Joe narrates his own suspicions that Birdie is on to him from the start, and the result serves to illustrate Birdie tipping towards a breakdown. The point of view then flips in episode six, so we see the story through Joe’s eyes.
As Keddie discusses the many challenges the creative team encountered before they’d even started shooting, it’s clear she relished her role as co-producer, as much as the chance to act in virtually every scene. She has always enjoyed problem-solving, adoring the hyperfocus, the juggling, the “chaos” that comes with the producing role.
“It’s just how my brain works,” she says. “At this point in life, I was just ready for it.”
Even with all the chatter behind the scenes, Keddie developed Birdie as someone completely separate from Fake author Stephanie Wood – a character who is comparatively quiet for TV.
“One of the earliest decisions we made all together was for Birdie to only speak when she had to,” says Keddie. “I wanted to explore loneliness – often we see characters on screen overcompensate. And I didn’t want to do that.”

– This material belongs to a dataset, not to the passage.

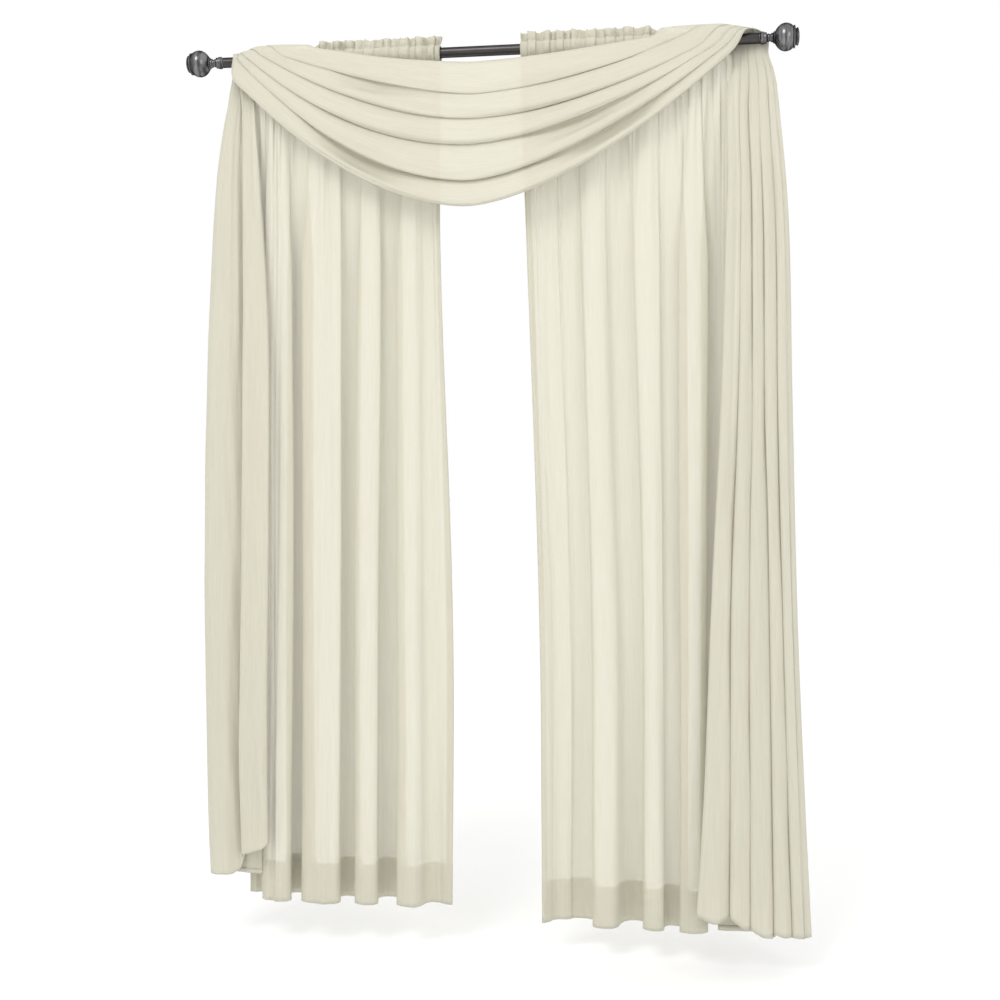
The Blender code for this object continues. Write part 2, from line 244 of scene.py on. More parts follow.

Birdie is a successful professional but also lacks confidence and has grown up with the “princess myth”, the idea that Prince Charming is out there to solve all her problems. As she slowly dawns upon the idea that her fantasy is imploding, she goes into survival mode.
Perhaps the most powerful aspect of Fake is that it’s so relatable – in this day and age of romance scammers and online con artists, it could also serve as a powerful reminder of the red flags to watch out for. But it doesn’t have to be a sexual relationship for the deceit to really hurt, says Keddie.
When Wood first published her book, thousands of women contacted her to say they’d been through similar experiences. Likewise, when Fake screened in Australia earlier this year, it proved triggering for viewers who had experienced the trauma of being lied to, that sense of losing faith not just in another person, but yourself.
“It’s such a complex story,” she says. “It’s brutal, it’s quite a ride. And I’m really proud of it.”